▶ _Written task_
Would you pull out every line of the material that contains the string "from"?

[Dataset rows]
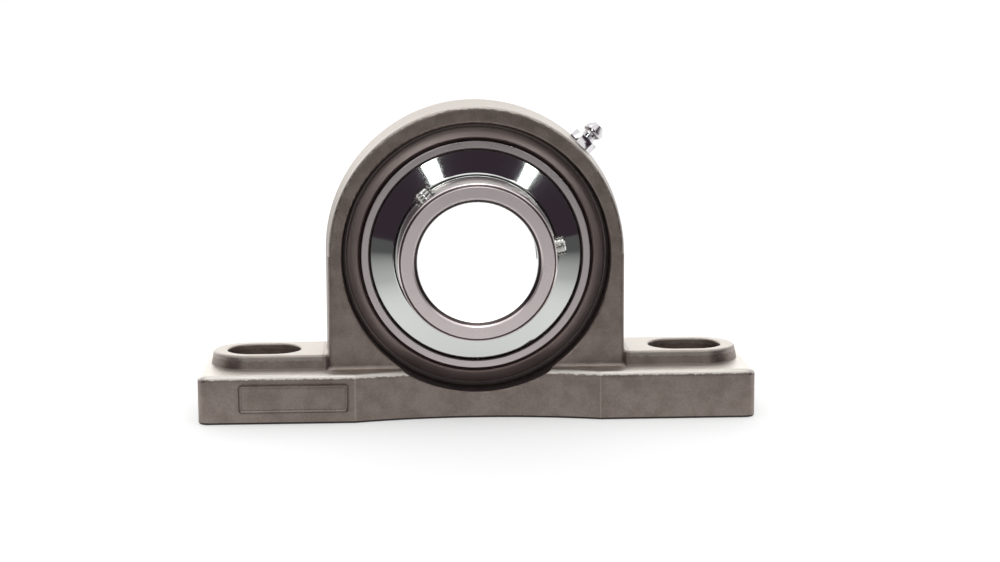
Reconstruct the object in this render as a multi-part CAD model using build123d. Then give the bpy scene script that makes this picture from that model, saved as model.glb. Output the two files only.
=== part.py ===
from build123d import *
import math
import os

# Pillow block bearing for a 35 mm shaft: a cast housing with slotted feet, a
# spherical seat and a grease nipple, and in the seat a ball bearing insert that
# aligns itself and is clamped to the shaft by two set screws.
# Millimetres and degrees. X runs along the base, Y along the shaft, Z is up.
# The set screw side is the front and faces -Y. The origin lies on the underside
# of the base, below the middle of the seat.

# Insert: the rings, outwards from the shaft
shaft_diameter = 35.0
inner_ring_wall = 5.6
ring_gap = 7.3
outer_ring_wall = 5.6
collar_length = 12.9
rear_length = 5.0
inner_ring_chamfer = 1.0
outer_ring_chamfer = 0.8
bore_chamfer = 1.4
oil_groove_width = 4.8
oil_groove_depth = 0.8
oil_groove_offset = 3.6
oil_hole_diameter = 1.6
oil_hole_angle = 225.0

# Insert: balls, raceways and cage
ball_diameter = 11.112
ball_count = 9
ball_clearance = 0.03
raceway_ratio = 0.519
cage_thickness = 1.0
cage_gap = 1.5
pocket_clearance = 0.15
rivet_diameter = 1.6
rivet_head_diameter = 2.4
rivet_head_height = 0.7

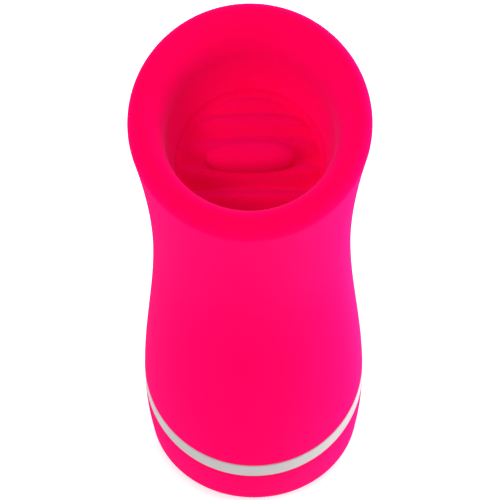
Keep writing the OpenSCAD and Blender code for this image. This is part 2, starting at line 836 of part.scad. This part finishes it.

▶ _Completed task_
Reconstruct the object in this render as a multi-part CAD model using build123d. Then give the bpy scene script that makes this picture from that model, saved as model.glb. Output the two files only.
from build123d import *
# Insert: the rings, outwards from the shaft